With an offense in disarray and offensive coordinator Charley Molnar departing to take over the UMass football program, Kelly tapped Martin to take on his most important task, and implement a system both knew inside and out.

“Chuck is a very talented coach that will make our offense better in the future due to his knowledge of our offensive system as well as how defenses like to attack it,” Kelly said in January after announcing the change. “I wanted someone that knew the system I’m familiar with and our experience coaching together will make for an easy transition. Chuck did a great job directing the Grand Valley State offense after I left and led the program to unprecedented heights. I look forward to witnessing the impact he’ll have on our offense.”

Statistically, the switch hasn’t transformed the Irish’s production. This year’s offense ranks a modest 48th in the country, gaining around ten yards more per game that last season’s outfit. The biggest uptick has been in the running game, where Martin has juggled the champagne problem of trying to find enough touches for a talented trio of runners in Theo Riddick, Cierre Wood and George Atkinson. And while the passing game has fallen to 74th in the country, Martin has done his best work finding a way to limit mistakes, taking the Irish from 11oth in the country in turnovers to an astounding 11th.

Working together to fix the offense, Martin and Kelly led a rookie quarterback to an offensive turnaround that continued to evolve all season. In the beginning, that meant Kelly leading the charge with Golson and the quarterbacks. But as the season progressed, the head coach let his offensive leader take the reins, allowing Kelly to focus on big picture issues.

“I just think it’s been an interesting process this year,” Martin said. “It’s kind of morphed from a time where in the spring he was very hands on to where now he kind of likes the way things look out there.

“I think he was bound and determined to get some things corrected on offense, i.e. turnovers, and was really bound and determined to do that.  I think once everybody settled in, I think he’s a little bit more back to just running the whole outfit, which he’s pretty good at.”

It’s also becoming pretty apparent that Martin is pretty good at running an offense as well. And while the lights might not have been as bright at the D-II level, the goals remain the same at Notre Dame.

“I know it’s a bigger stage. There’s more people in the press room. There’s more fans running around.

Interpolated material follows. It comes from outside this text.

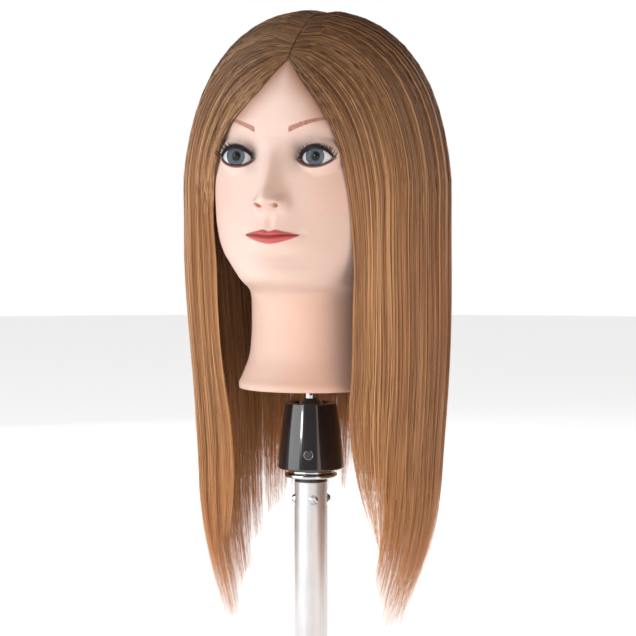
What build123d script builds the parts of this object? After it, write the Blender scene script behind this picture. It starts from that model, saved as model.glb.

But it’s the same deal,” Martin said. “It’s a football game and it’s a National Championship game, and fortunately for me it’s seven times in 12 years we’ve gotten to go try to win it all.”

 

 

  1. jerseyshorendfan1 - Jan 4, 2013 at 5:44 PM

    Good leadership is not only being able to delegate, but knowing who to delegate to. Being a part of seven championship games in 12 years is quite impressive.

  2. don74 - Jan 5, 2013 at 11:32 AM

    I watched both the Diaco and Martin press conferences and while Diaco is a great coach and an interesting lesten the guy that I’d enjoy having a beer or a round of golf with is Martin. He reminds me of the guys in NYC early in my career who worked hard, weren’t worried about recognition, knew the in’s and out’s better than anyone one, were funny as heck and way smarter than they played. That guy is a winner. Out of the assistants that stay or go I am hoping he is in South Bend for a long time.